Parícutin volcano in Mexico, which emerged from a cornfield in 1943, spent its first year or so in pure Strombolian mode. Farmer Dionisio Pulido was just trying to plow his field when the ground started hissing and spitting rocks at him. Within a week, a 50-meter cone had formed where his crops used to be. Within a year: 336 meters. The volcano eventually buried two entire towns under lava and ash before going dormant in 1952, but not before scientists got a front-row seat to textbook Strombolian activity.
The Physics of Throwing Rocks Really Really Hard
Wait—maybe the most fascinating part isn’t the spectacle but the mechanics.
Each Strombolian burst happens because gas bubbles accumulate at the top of the magma column, building pressure until the overlying molten rock can’t hold them anymore. The release is sudden and violent. Magma fragments into clots—technical term: pyroclasts—that follow ballistic trajectories. Scientists have calculated that small lava bombs exit the vent at velocities between 100 and 400 meters per second. That’s faster than the speed of sound in some cases, which seems unnecessarily aggresive for a geologic process.

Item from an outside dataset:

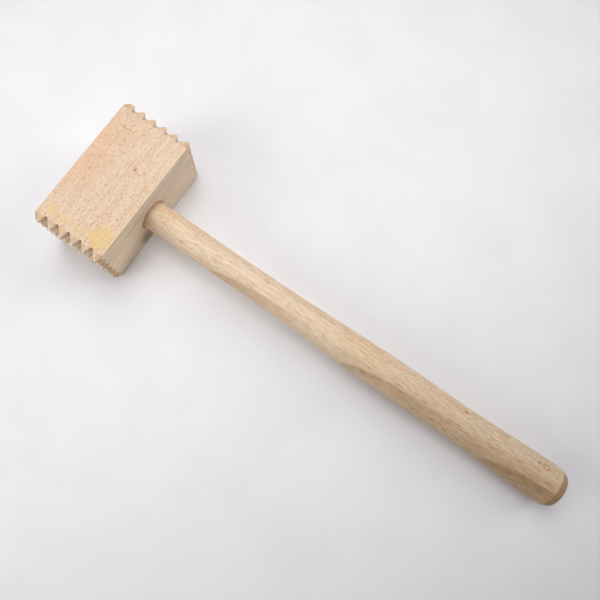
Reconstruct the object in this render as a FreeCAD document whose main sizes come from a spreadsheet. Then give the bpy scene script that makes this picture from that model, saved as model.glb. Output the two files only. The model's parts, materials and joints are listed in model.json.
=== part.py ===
import FreeCAD, Part
import math
import os
import Sketcher

# A wooden meat mallet lying on a table: a toothed hardwood head on a turned handle.
# The handle's turned tenon runs right through the head, is glued there, and is locked
# by a wedge driven into a saw kerf in its far end.
#
# Every sub-part is drawn in the head's own frame: X runs along the handle towards the
# grip, Y joins the two toothed strike faces, Z is the third side of the head, and the
# origin is the head's centre. One placement then lays the whole mallet down: the head
# stands on its long lower edge and the grip's end touches the same surface (Z = 0).

App = FreeCAD
doc = App.newDocument("meat_mallet")


# ---------------------------------------------------------------- driving dimensions

DIMENSIONS = [
    # alias, value, meaning (millimetres unless the name says otherwise)
    ("head_width", 47.0, "head, along the handle"),
    ("head_height", 48.0, "head, across the handle"),
    ("head_length", 92.0, "head, from tooth tip to tooth tip"),
    ("corner_round", 6.0, "rounding of the four upright corners of the head"),
    ("edge_round", 0.6, "rounding of the head's long edges"),
    ("tooth_pitch", 8.0, "distance between neighbouring tooth rows"),
    ("tooth_count", 6, "teeth along each side of a strike face"),
    ("groove_depth", 5.8, "depth of the V grooves between the teeth"),
    ("tip_flat", 0.8, "width of the blunt top of each tooth"),
    ("bore_dia", 18.6, "bore through the head"),
    ("tenon_dia", 18.4, "turned tenon inside the bore"),
    ("neck_dia", 18.6, "cylindrical neck of the handle"),
    ("neck_end", 90.0, "end of the neck, from the head's centre"),
    ("grip_end", 322.3, "end of the grip, from the head's centre"),
    ("end_drop", 2.0, "loss of radius along the chamfer cone at the grip's end"),
    ("end_round", 2.2, "rounding between the cone and the end face"),
    ("kerf_depth", 30.0, "depth of the saw kerf in the tenon"),
    ("kerf_mouth", 3.0, "kerf width at the tenon's end, with the wedge driven"),
    ("kerf_root", 0.8, "kerf width at its bottom"),
    ("wedge_length", 25.0, "length of the driven wedge"),
]

# The grip's outline is a cubic spline; each row is one control point past the neck:
# distance from the head's centre, radius.
GRIP_POLES = [
    ("swell_a", 115.0, 9.30),
    ("swell_b", 142.0, 9.95),
    ("swell_c", 172.0, 10.95),
    ("palm_a", 205.0, 11.85),
    ("palm_b", 238.0, 11.35),
    ("waist", 266.0, 11.30),
    ("flare", 294.0, 12.60),
    ("rim", 317.0, 12.80),
]

sheet = doc.addObject("Spreadsheet::Sheet", "Dimensions")
size = {}


def add_dimension(row, alias, value, meaning):
    """Write one driving dimension into the sheet and remember its value."""
    sheet.set("A%d" % row, meaning)
    sheet.set("B%d" % row, str(value))
    sheet.setAlias("B%d" % row, alias)
    size[alias] = value


for index, (alias, value, meaning) in enumerate(DIMENSIONS):
    add_dimension(index + 1, alias, value, meaning)
next_row = len(DIMENSIONS) + 1
for index, (alias, along, radius) in enumerate(GRIP_POLES):
    add_dimension(next_row + 2 * index, alias + "_along", along, "grip outline point, along")
    add_dimension(next_row + 2 * index + 1, alias + "_radius", radius, "grip outline point, radius")
doc.recompute()


# ------------------------------------------------------------------- sketch helpers

def origin_plane(body, role):
    """One of the body's own origin planes, such as XY_Plane."""
    for feature in body.Origin.OriginFeatures:
        if feature.Role == role:
            return feature
    raise ValueError("no origin plane " + role)


def new_body(label):
    body = doc.addObject("PartDesign::Body", label)
    body.Label = label
    return body


def new_sketch(body, name, role="XY_Plane"):
    sketch = body.newObject("Sketcher::SketchObject", name)
    sketch.AttachmentSupport = [(origin_plane(body, role), "")]
    sketch.MapMode = "FlatFace"
    return sketch


def add_polygon(sketch, points):
    """Closed polygon; returns the indices of its lines."""
    lines = []
    for start, end in zip(points, points[1:] + points[:1]):
        segment = Part.LineSegment(App.Vector(*start, 0), App.Vector(*end, 0))
        lines.append(sketch.addGeometry(segment, False))
    for line, following in zip(lines, lines[1:] + lines[:1]):
        sketch.addConstraint(Sketcher.Constraint("Coincident", line, 2, following, 1))
    return lines


def pin_point(sketch, line, point, x_value, y_value, x_formula, y_formula):
    """Place a sketch point by two dimensions from the sketch origin, each on a formula."""
    for kind, value, formula in (("X", x_value, x_formula), ("Y", y_value, y_formula)):
        if abs(value) < 1e-9:
            axis = -2 if kind == "X" else -1
            sketch.addConstraint(Sketcher.Constraint("PointOnObject", line, point, axis))
            continue
        if value > 0:
            ends = (-1, 1, line, point)
            signed = formula
        else:
            ends = (line, point, -1, 1)
            signed = "-(%s)" % formula
        constraint = sketch.addConstraint(Sketcher.Constraint("Distance" + kind, *ends, abs(value)))
        sketch.setExpression("Constraints[%d]" % constraint, signed)


def add_driven_polygon(sketch, corners):
    """Polygon whose corners are (x value, y value, x formula, y formula)."""
    lines = add_polygon(sketch, [(corner[0], corner[1]) for corner in corners])
    for line, corner in zip(lines, corners):
        pin_point(sketch, line, 1, *corner)


def add_driven_circle(sketch, diameter_alias):
    circle = Part.Circle(App.Vector(0, 0, 0), App.Vector(0, 0, 1), size[diameter_alias] / 2)
    index = sketch.addGeometry(circle, False)
    sketch.addConstraint(Sketcher.Constraint("Coincident", index, 3, -1, 1))
    constraint = sketch.addConstraint(Sketcher.Constraint("Diameter", index, size[diameter_alias]))
    sketch.setExpression("Constraints[%d]" % constraint, "Dimensions." + diameter_alias)


def cut_through(body, sketch, name):
    """Pocket that runs right through the body, both ways from the sketch plane."""
    before = body.Shape.Volume
    pocket = body.newObject("PartDesign::Pocket", name)
    pocket.Profile = sketch
    pocket.SideType = "Symmetric"
    pocket.Type = "ThroughAll"
    doc.recompute()
    check_cut(body, before, name)
    return pocket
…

The spectacular nighttime visibility of these eruptions has made them tourist attractions, which says something troubling about human judgment. Stromboli literally has hiking trails to observation points where you can watch the volcano spit fire. The island’s 500 permanent residents have learned to live with the constant rumbling and occasional shower of incandescent debris. In July 2019, a paroxysmal explosion—basically Stromboli having a particularly bad day—killed a hiker and sent tourists diving into the sea to escape the ash cloud and falling rocks.
Mount Erebus in Antarctica performs Strombolian eruptions from a permanent lava lake at its summit, 3,794 meters above sea level. It’s been doing this continuously since at least 1972, making it one of only five permanent lava lakes on Earth. The volcano features in approximately zero tourist brochures because getting there requires serious polar expedition credentials and a tolerance for temperatures that make Stromboli’s Mediterranean climate look like a beach vacation.
These eruptions build cinder cones—steep-sided hills made entirely of solidified lava fragments that piled up around the vent. Sunset Crater in Arizona formed from Strombolian activity around 1085 AD, right when the Ancestral Puebloans were building sophisticated civilizations nearby. The eruption probably terrified them, then buried their fields in ash, then created what’s now a pretty decent hiking destination with dramatic black and red volcanic slopes.
The term “Strombolian” entered geological vocabulary in the early 20th century when volcanologists needed shorthand for “that thing where volcanoes throw lava chunks around in regular intervals without completely destroying everything.” It’s less catchy than “supervolcano” but more accurate for describing what’s actually happening: modest, rhythmic, persistent violence that shapes landscapes one glowing blob at a time.